The coil is quenched to harden it. This makes the metal more resistant to working; to make it harder and less easy to deform plastically. It will hold shape better when you are threading it. When heated to a higher temperature, some common metals will experience change in the crystalline grain structure. This occurs due to precipitation in the metal "solution" of different crystalline forms of the metal. I only really know about high iron content steels. Kanthal and SS metals would come under this broad definition.

The crystalline structure of iron changes as it gets heated up. Once it reaches melting, there are no crystals left in the "solid solution". The rate of cooling, eg time taken and liquid used (water vs oil) has a major effect on the crystal structure of the cooled metal solution. Over quenching and then not annealing leads to hard, but very brittle metal tools. However, the tiny diameter of the wire used here shouldnt have any issues with rapid quench cooling without annealing.

If you like to read, this is a better source about quench hardening of solid solutions.
What is the Difference between Heat Treatment, Annealing, and Tempering?(link)

Think of this like concrete without aggregate vs concrete with just sand. Aggregate has a much wider particle size, from small COPYRIGHTDMCA down to tiny sub mm diameter quartz. Having a range of different sized aggregate particles in the cement increases strength and toughness of the concrete or cement or whatever the proper name is

Some metals, eg titanium, do not quench harden. They quench soften, through a similar but opposite process to steel.

When metal working, e.g making a knife from steel stock, quench hardening is accomplished using oil. This slows the cooling rate as oils have a much lower specific heat capacity than water and will not flash evaporate. Furthermore, quenching in water will not prevent formation of oxides.

What happens when you get a red hot metal and dip it in water? The hot surface allows greater diffusion and reaction between the metal and the water. The hot metal, if steel or iron, will reduce water to oxide ions and/or hydrogen gas (traces). This forms metal oxides.

IF you want to reduce oxide layer formation, you should quench in diesel or a very light oil (Diesel??? just rinse it off afterwards with acetone you baby). Baby oil/mineral oil or cooking oil would reduce the formation of the oxide layer (you wont prevent it)
As the metal is heated more the thickness of the oxide layer increases.

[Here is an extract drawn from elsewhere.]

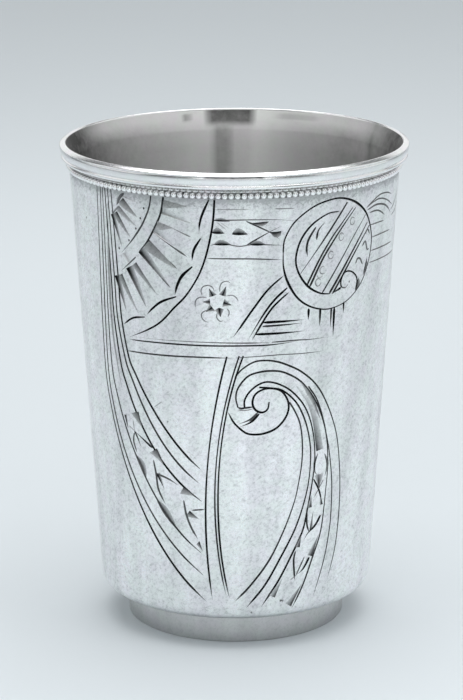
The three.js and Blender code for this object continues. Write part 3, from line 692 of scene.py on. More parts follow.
def add_cut(rows):
    """The left edge, deep line and right edge of one cut, and its sloping facets."""
    place = rows[:, :2]
    along = np.gradient(place, axis=0)
    along /= np.maximum(np.hypot(*along.T), 1e-9)[:, None]
    aside = np.stack([-along[:, 1], along[:, 0]], axis=1)
    left = place + aside * rows[:, 2:3]
    right = place - aside * rows[:, 3:4]
    count = len(rows)
    first = len(plan_points)
    for edge in (left, place, right):
        start = len(plan_points)
        plan_points.extend(map(tuple, edge))
        plan_edges.extend((start + i, start + i + 1) for i in range(count - 1))
    for i in (0, count - 1):
        if rows[i, 2] + rows[i, 3] > 0:
            plan_edges.append((first + i, first + count + i))
            plan_edges.append((first + count + i, first + 2 * count + i))
    base = len(facet_points)
    flat = np.zeros(count)
    tone = rows[:, 5]
    across = np.maximum(rows[:, 2] + rows[:, 3], 1e-6)
    pale_left, pale_right = (1 - rows[:, 6] * rows[:, k] / across for k in (2, 3))
    for edge, deep, share in ((left, flat, pale_left), (place, rows[:, 4], 1.0), (right, flat, pale_right)):
        facet_points.extend(zip(edge[:, 0], edge[:, 1], deep))
        facet_tone.extend(np.minimum(tone * share, 1))
    for i in range(count - 1):
        for near, far in ((0, count), (count, 2 * count)):
            a, b = base + near + i, base + far + i
            facets.append((a, b, b + 1))
            facets.append((a, b + 1, a + 1))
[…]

Btw this is irrelevant just wanted to let you know I earned my degree
If you heat the coil to yellow or white hot and quench, you may find you get a very brittle coil. Stress it too much and it will crack or snap when handling.

This brings me to the most important part of the post. Dry firing coils produces thick oxide layers on teh surface of the coils. This in turn provides a porous oxide ceramic film on top of the metal, even if the metal doesnt look like its covered in thick white oxide. Chrome and nickel can oxides possess significant catalytic properties. Not only that, but the high surface area microscopic "pitted" oxide layer will increase the rate of fouling of the coil and decomposition of thejuice.

How to deal with this??? Pickle the coils in HCl 30% or a mix of nitric acid and HCl. Metal picking relies on the reaction between acidic species and basic oxide layers. These will react with and dissolve the oxide layer on the coil and smooth the surface. An immersion of the coil for a few seconds in teh acid followed by rinse and repeat until the coil is shin again. Can then polish it if you can really be bothered (only for aesthetics, the smoothness wouldnt have much performance gain.

You can also "pickle" the metal to remove oxide layers by placing the coils in an ultrasonic bath with an abrasive slurry, eg alumina or zirconia. This is called eco pickling.

Once out in the air again, the shiny metal will form a very fine oxide layer. This will be much thinner and smoother than the one produced during high heating a water quenching and should be a good balance between a porous coil surface and shielding the juice from catalytic properties of metals in the alloy (eg Ni and Cr).

The nickel and chrome metals have great catalytic activity and the oxide layer shields them. But, a thicker porous oxide layer will hinder mass transfer of juice and heat transfer, resulting in more microscopic hot spots on teh coil surface. Oxides have a milder catalytic ability than the metal, hence we want a minimal layer thickness.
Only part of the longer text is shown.